Joan Baez’s persistent ghost
Joan Baez no longer has much contact with Bob Dylan and doesn’t dwell on their affair, but fans and interviewers constantly her about the relationship.
Joan Baez cannot escape Bob Dylan, says Mick Brown in the London Daily Telegraph. When the two folk singers met in Greenwich Village in 1961, Baez was quickly drawn to Dylan’s anthems of disaffection and protest. “It was as if he was giving voice to the ideas I wanted to express,” she says, “but didn’t know how.” The two began touring together; soon, they were lovers. But Baez saw music as a means to changing the world, while the more cynical Dylan disdained what he called “finger-pointing songs” and refused to endorse causes. “He’s not in the business of changing things,” Baez says. “He never was.
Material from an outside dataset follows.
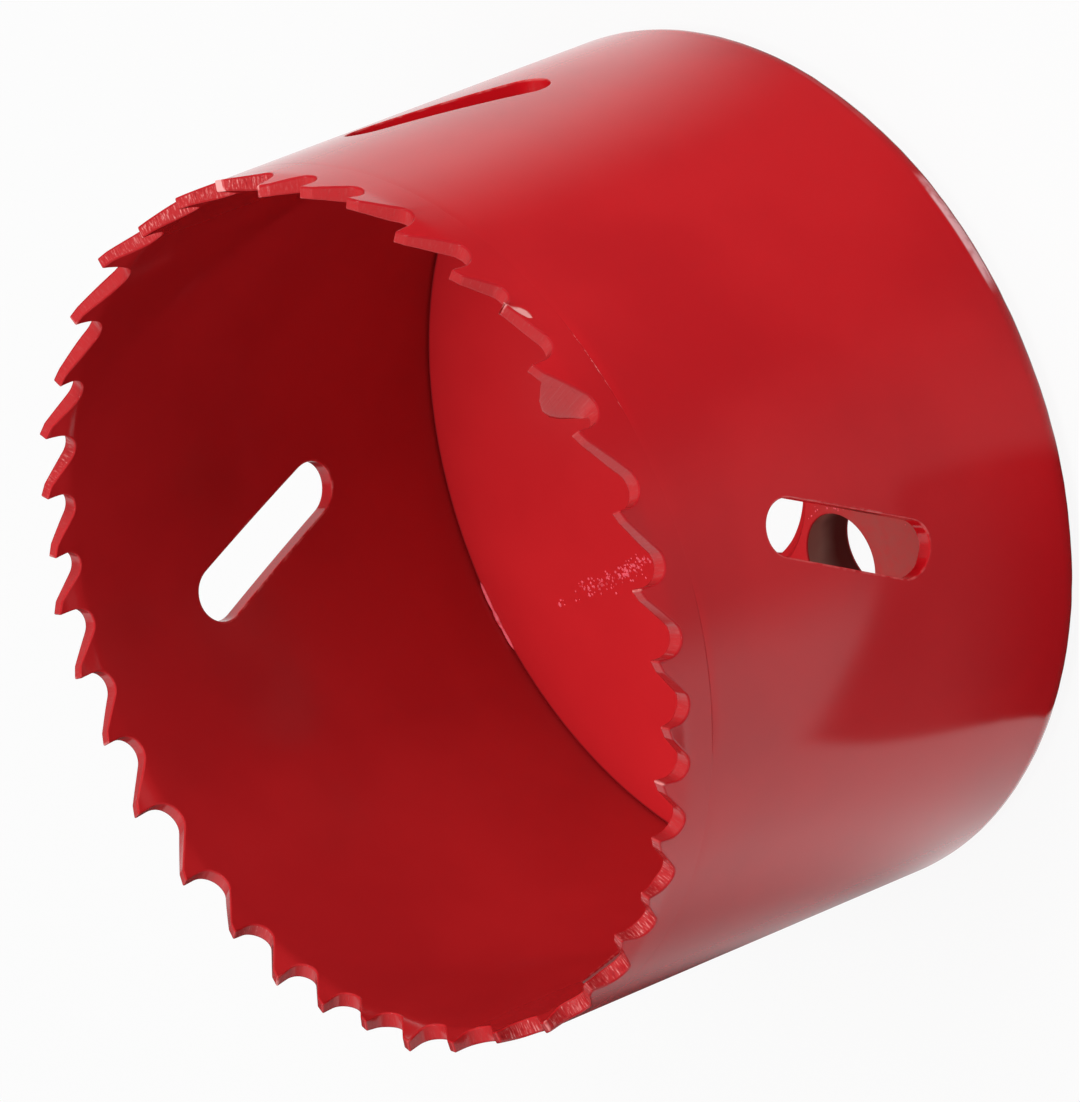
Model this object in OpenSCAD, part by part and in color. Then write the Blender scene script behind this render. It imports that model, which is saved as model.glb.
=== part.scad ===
// Bi-metal hole saw, standing on its back plate with the teeth up.
// The origin is the centre of the back plate's rear face, and +Z runs towards the teeth.
// Seen from the teeth, the cutting faces lead counterclockwise, which is clockwise from the drill.

/* [Cup] */
// Diameter of the hole that the saw cuts, over the teeth that are set outwards
cut_d = 64; // [56:0.5:80]
// Height from the rear face to the tooth tips
height = 41; // [34:0.5:52]
// Thickness of the band and of the teeth
wall = 1.2; // [0.9:0.05:1.4]

/* [Teeth] */
// Pitches from one tooth to the next, in the order in which they repeat round the rim
pitch_set = [6.1, 5.7, 4.9, 4.7, 4.5, 4.35, 4.8, 5.15, 5.55]; // [3.8:0.05:6.4]
// Number of teeth, a multiple of three so that the set pattern closes
tooth_count = 39; // [33:3:45]
// Pitch after the short tooth, where the repeating order breaks off
closing_pitch = 4.3; // [3.8:0.1:5.5]
// Angle of the short tooth, from which the teeth are counted
first_tooth_angle = -45.5; // [-180:0.5:180]
// How much lower the short tooth stands than the others
closing_drop = 1.05; // [0:0.05:1.3]
// How far a set tooth leans out or in at its tip
tooth_set = 0.33; // [0:0.01:0.5]
// Depth of the gullet at a pitch of gullet_pitch
gullet_depth = 2.45; // [2.2:0.05:3]
// Pitch at which the gullet has that depth
gullet_pitch = 5.1; // [4.5:0.1:6]
// Extra depth for each millimetre of pitch
gullet_gain = 0.3; // [0:0.05:0.4]
// Radius of the gullet for each millimetre of pitch
gullet_round = 0.25; // [0.2:0.01:0.27]
// Forward lean of the cutting face
rake_angle = 5; // [0:0.5:8]
// Slope of the short land behind the tip
relief_angle = 22; // [10:1:28]
// Length of that land
relief_length = 1; // [0.6:0.05:1.2]
// Height of the hard strip that carries the teeth
edge_height = 4.5; // [3.8:0.1:7]
// Bevel on each side of the line where the hard strip meets the band
seam_bevel = 0.07; // [0.03:0.01:0.15]
// Radius of the lump of weld left inside the joint that closes the ring
flash_radius = 2; // [1:0.1:2.2]
// Angle of that joint
flash_angle = -59.5; // [-180:0.5:180]
// Height of the lump's middle above the hard strip's lower edge
flash_level = 2.4; // [2.2:0.1:3]

/* [Slots] */
// Number of slots for prising out the core
slot_count = 4; // [2:1:4]
// Width of a slot
slot_width = 4.1; // [3:0.1:5.5]
// Length of a slot from end to end
slot_length = 15.3; // [10:0.1:19]
// Lean of a slot from the saw's axis
slot_lean = 24.5; // [0:0.5:35]
// Height of a slot's middle above the rear face
slot_level = 21.7; // [18:0.1:24]
// Angle of the first slot
slot_angle = -90; // [-180:1:180]

/* [Back plate] */
// Thickness of the plate
plate_thickness = 4.2; // [3:0.1:6]
// Gap between the plate's edge and the band
plate_gap = 0.05; // [0.03:0.01:0.15]
// Bevel round the plate's inner face
plate_bevel = 0.3; // [0.1:0.05:0.6]
// Diameter of the threaded hole for the arbor, over the thread's roots
arbor_d = 15.88; // [12.7:0.02:19.06]
// Bevel at each end of that hole
arbor_bevel = 0.3; // [0.1:0.05:1]
// Number of holes for the arbor's drive pins
pin_count = 4; // [2:1:4]
// Diameter of a drive pin hole
pin_d = 6.8; // [6:0.1:7.5]
// Diameter of the circle on which the pin holes lie
pin_circle_d = 24.4; // [24.4:0.1:30]
// Least metal between the centre hole's bevel and a pin hole
pin_web = 0.5; // [0.3:0.1:1]
// Angle of the first pin hole
pin_angle = -124; // [-180:1:180]

/* [Rear weld] */
// Radius of the weld bead that rounds the rear edge
bead_radius = 2.1; // [1.5:0.1:2.6]

/* [Hidden] */
$fn = 96;
enamel = [0.72, 0.07, 0.10];
outer_r = cut_d / 2 - tooth_set;
inner_r = outer_r - wall;
plate_r = inner_r - plate_gap;
arbor_r = arbor_d / 2;
// A larger centre hole pushes the pin holes out
pin_circle_r = max(pin_circle_d / 2, arbor_r + arbor_bevel + pin_web + pin_d / 2);
// The back plate's rear face ends where the weld bead starts to round away from it
face_r = outer_r - bead_radius;
// Level of the line where the hard strip meets the band
seam_level = height - edge_height;
// How far a cutter runs past what it cuts
clear = 5;
// The lump of weld stays this far inside the outer surface
flash_cover = wall / 4;

// The closing pitch is fixed, and the others are scaled together to fill the rest of the rim
rim = 2 * PI * outer_r;
plain_pitch = [for (i = [1:tooth_count - 1]) pitch_set[i % len(pitch_set)]];
pitch_scale = (rim - closing_pitch) / sum_to(plain_pitch, len(plain_pitch) - 1);
pitch = concat([closing_pitch], pitch_scale * plain_pitch);
tooth_angle = [for (i = [0:tooth_count - 1]) first_tooth_angle + rim_angle(sum_to(pitch, i - 1))];

// The teeth start to lean this far above the shallowest gullet's floor
set_rise = 0.1;
set_level = height - gullet_floor(min(pitch)) + set_rise;
// The blank stands this far above the tips, and the gullet cuts bring it down to them
blank_rise = 0.6;
blank_top = height + blank_rise;
// A gullet cut runs this far past the next tip, along the slope of its land
past_tip = 0.75;
// Half the gap between two tooth blanks, which lies inside the gullet
blank_gap = 0.15;
// The gullet's straight sides end just inside its circle, by this share of the radius
side_reach = 0.995;

function sum_to(values, last) = last < 0 ? 0 : values[last] + sum_to(values, last - 1);
function rim_angle(length) = 360 * length / rim;
function gullet_floor(p) = gullet_depth + gullet_gain * (p - gullet_pitch);
function gullet_radius(p) = gullet_round * p;
// Middle of the gullet's circle, which touches the floor and the cutting face, from the tip
function gullet_middle(p) =
    let (r = gullet_radius(p), drop = gullet_floor(p) - r)
    [r / cos(rake_angle) - drop * tan(rake_angle), -drop];
// Out, straight and in, by turns
function set_of(i) = tooth_set * [1, 0, -1][i % 3];
function drop_of(i) = i == 0 ? closing_drop : 0;

// What is cut away between two tips, with the first tip at the origin and the strip laid flat
module gullet_outline(p, next_drop) {
    r = gullet_radius(p);
    middle = gullet_middle(p);
    next_tip = [cut_d / 2 * sin(rim_angle(p)), -next_drop];
    land_slope = [cos(relief_angle), sin(relief_angle)];
    land_foot = next_tip - relief_length * land_slope;
    reach = land_foot - middle;
    back_angle = atan2(reach.y, reach.x) + asin(r / norm(reach));
    beyond = next_tip + past_tip * land_slope;
    translate(middle) circle(r);
    polygon([
        [clear * tan(rake_angle), clear],
        middle + side_reach * r * [-cos(rake_angle), sin(rake_angle)],
        middle,
        middle + side_reach * r * [sin(back_angle), -cos(back_angle)],
        land_foot,
        beyond,
        [beyond.x, clear]
    ]);
}

module gullet_cut(i) {
    rotate([0, 0, tooth_angle[i]])
        translate([outer_r - clear, 0, height])
            rotate([90, 0, 90])
                linear_extrude(2 * clear) gullet_outline(pitch[i], drop_of((i + 1) % tooth_count));
}

// A sector of the rim, from gullet to gullet, that leans by the tooth's set
module tooth_blank(i) {
    before = pitch[(i + tooth_count - 1) % tooth_count];
    from = tooth_angle[i] - rim_angle(before - gullet_middle(before).x - blank_gap);
    to = tooth_angle[i] + rim_angle(gullet_middle(pitch[i]).x - blank_gap);
    lean = set_of(i) * (blank_top - set_level) / (height - set_level);
    rotate_extrude(angle = to - from, start = from)
        polygon([
            [inner_r, set_level],
            [outer_r, set_level],
            [outer_r + lean, blank_top],
            [inner_r + lean, blank_top]
        ]);
}

// A plain stretch of the rolled strip, with a bevel at each edge that meets a seam
module strip_ring(low, high, low_bevel, high_bevel) {
    rotate_extrude()
        polygon([
            [inner_r + low_bevel, low],
            [outer_r - low_bevel, low],
            [outer_r, low + low_bevel],
            [outer_r, high - high_bevel],
            [outer_r - high_bevel, high],
            [inner_r + high_bevel, high],
            [inner_r, high - high_bevel],
            [inner_r, low + low_bevel]
        ]);
}

// Lump inside the closing joint, which the wall hides from outside
module weld_flash() {
    rotate([0, 0, flash_angle])
        translate([outer_r - flash_cover - flash_radius, 0, seam_level + flash_level])
            rotate([0, 90, 0]) sphere(flash_radius);
}

// Neighbouring cuts cross above the tip between them, so a turn cuts every third gullet
module cut_teeth(turn) {
    difference() {
        if (turn == 0)
            union() {
                strip_ring(seam_level, set_level, seam_bevel, 0);
                for (i = [0:tooth_count - 1]) tooth_blank(i);
                weld_flash();
            }
        else cut_teeth(turn - 1);
        for (i = [turn:3:tooth_count - 1]) gullet_cut(i);
    }
}

// Hard steel strip, with teeth of varied pitch that are set out, straight and in by turns
module toothed_edge() {
    color(enamel) cut_teeth(2);
}

module slot_cut(angle) {
    straight = slot_length - slot_width;
    rotate([0, 0, angle])
        translate([outer_r - clear, 0, slot_level])
            rotate([90, 0, 90])
                linear_extrude(2 * clear)
                    rotate(-slot_lean) {
                        square([slot_width, straight], center = true);
                        for (end = [-0.5, 0.5]) translate([0, end * straight]) circle(d = slot_width);
                    }
}

// Spring steel band below the hard strip
module slotted_band() {
    color(enamel)
        difference() {
            strip_ring(bead_radius, seam_level, 0, seam_bevel);
            for (k = [0:slot_count - 1]) slot_cut(slot_angle + 360 * k / slot_count);
        }
}

// Plate that closes the cup, with the arbor's thread and its drive pin holes
module back_plate() {
    color(enamel)
        difference() {
            rotate_extrude()
                polygon([
                    [arbor_r + arbor_bevel, 0],
                    [face_r, 0],
                    [plate_r, bead_radius],
                    [plate_r, plate_thickness - plate_bevel],
                    [plate_r - plate_bevel, plate_thickness],
                    [arbor_r + arbor_bevel, plate_thickness],
                    [arbor_r, plate_thickness - arbor_bevel],
                    [arbor_r, arbor_bevel]
                ]);
            for (k = [0:pin_count - 1])
                rotate([0, 0, pin_angle + 360 * k / pin_count])
                    translate([pin_circle_r, 0, -clear])
                        cylinder(d = pin_d, h = plate_thickness + 2 * clear);
        }
}

// Bead that fills the corner between the band's end and the plate's rear bevel
module rear_weld() {
    color(enamel)
        rotate_extrude()
            intersection() {
                translate([face_r, bead_radius]) circle(bead_radius);
                polygon([
                    [face_r, -clear],
                    [face_r, 0],
                    [plate_r, bead_radius],
                    [outer_r + clear, bead_radius],
                    [outer_r + clear, -clear]
                ]);
            }
}

toothed_edge();
slotted_band();
back_plate();
rear_weld();
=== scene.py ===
import math

import bmesh
import bpy
import numpy as np
from mathutils import Matrix


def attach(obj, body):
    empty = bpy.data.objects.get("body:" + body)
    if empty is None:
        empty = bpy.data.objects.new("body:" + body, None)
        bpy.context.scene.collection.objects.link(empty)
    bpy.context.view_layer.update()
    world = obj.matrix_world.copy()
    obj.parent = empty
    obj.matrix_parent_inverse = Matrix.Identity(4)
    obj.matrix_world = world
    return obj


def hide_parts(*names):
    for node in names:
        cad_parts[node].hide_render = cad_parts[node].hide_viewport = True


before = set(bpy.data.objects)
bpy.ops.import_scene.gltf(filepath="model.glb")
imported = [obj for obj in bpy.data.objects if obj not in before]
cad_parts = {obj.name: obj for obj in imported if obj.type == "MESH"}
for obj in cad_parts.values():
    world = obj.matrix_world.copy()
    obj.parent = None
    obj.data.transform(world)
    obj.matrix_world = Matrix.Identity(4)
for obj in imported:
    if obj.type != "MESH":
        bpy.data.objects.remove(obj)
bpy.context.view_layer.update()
print("frame loaded")

# Sizes of the saw as in part.scad, in millimetres and degrees
saw = {
    "outerR": 31.67,
    "innerR": 30.47,
    "height": 41,
    "seamLevel": 36.5,
    "beadRadius": 2.1,
    "faceR": 29.57,
    "plateR": 30.42,
    "plateThickness": 4.2,
    "plateBevel": 0.3,
    "boreR": 7.94,
    "boreBevel": 0.3,
}
# Groove where the hard strip meets the band: faint all round, and deeper in stretches, each with its middle,
# half length and share of the depth
seam = {
    "depth": 0.06,
    "faint": 0.08,
    "stretches": [(-58, 10, 0.8), (-99, 13, 0.5), (40, 22, 0.5), (118, 30, 0.35), (-170, 16, 0.6)],
    "fade": 6,
    "unevenSeed": 12,
    "unevenCounts": [37, 61, 90, 143],
    "unevenShare": 0.25,
    # Painted highlight on the band's outer bevel at the seam
    "edgeHighlight": 0.5,
    # Painted highlight along the groove, and the depths between which it sets in
    "wear": 1.4,
    "wearDepths": (0.028, 0.038),
}
outOfRound = {"size": 0.012, "seed": 5, "counts": [3, 5, 8, 13, 21], "rise": 0.1}
# Places across the strip that the attribute mark holds
acrossAt = {"outerEdge": 0.05, "top": 0.1, "innerEdge": 1.15, "inside": 1.2}
rim = 2 * math.pi * saw["outerR"]
metre = 0.001
mergeReach = 0.0008


def polar(radius, angle, level):
    # Points from a radius, an angle in radians and a level, which may be arrays of one shape
    radius, angle, level = np.broadcast_arrays(radius, angle, level)
    return np.stack([radius * np.cos(angle), radius * np.sin(angle), level], -1)


def flatPoint(radius, degrees):
    # x and y of a point, from its radius and its angle
    return radius * np.array([math.cos(math.radians(degrees)), math.sin(math.radians(degrees))])


def angleFrom(degrees, middle):
    # Size of the angle between directions and a middle, |(a - m + 180) mod 360 - 180|
    return np.abs((degrees - middle + 180) % 360 - 180)


def waves(angle, level, seed, counts, rise):
    # Sum of sines with whole numbers of waves a turn, so that it closes round the saw, scaled to about -1..1
    random = np.random.default_rng(seed)
    total = 0
    for count in counts:
        phase, slope = random.uniform(0, 2 * np.pi), random.uniform(-rise, rise)
        total = total + np.sin(count * angle + slope * level + phase)
    return total / len(counts)


def swell(angle, level):
    # The ring isn't quite round: size * waves(angle, level), alike in every piece
    return outOfRound["size"] * waves(angle, level, outOfRound["seed"], outOfRound["counts"], outOfRound["rise"])


def smoothStep(value, low, high):
    # 0 below low, 1 above high, and a cubic ease between
    share = np.clip((value - low) / (high - low), 0, 1)
    return share * share * (3 - 2 * share)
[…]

He doesn’t want to think about that sort of thing. He doesn’t want the responsibility. And that’s where my mistake was with him. I kept pushing him, wanting him to do that. Exhausting for him, and futile for me. Ridiculous.” They finally broke up in 1966. Baez, now 68, no longer has much contact with Dylan, and doesn’t dwell on the affair. But fans and interviewers invariably ask about that ancient relationship, for reasons that elude her. “I don’t really know the answer. That must be some sort of deficit in their lives. It’s like Woodstock. People measure their lives by it. He and I were not just two people—we were everybody else’s images of whatever we were, none of them true.”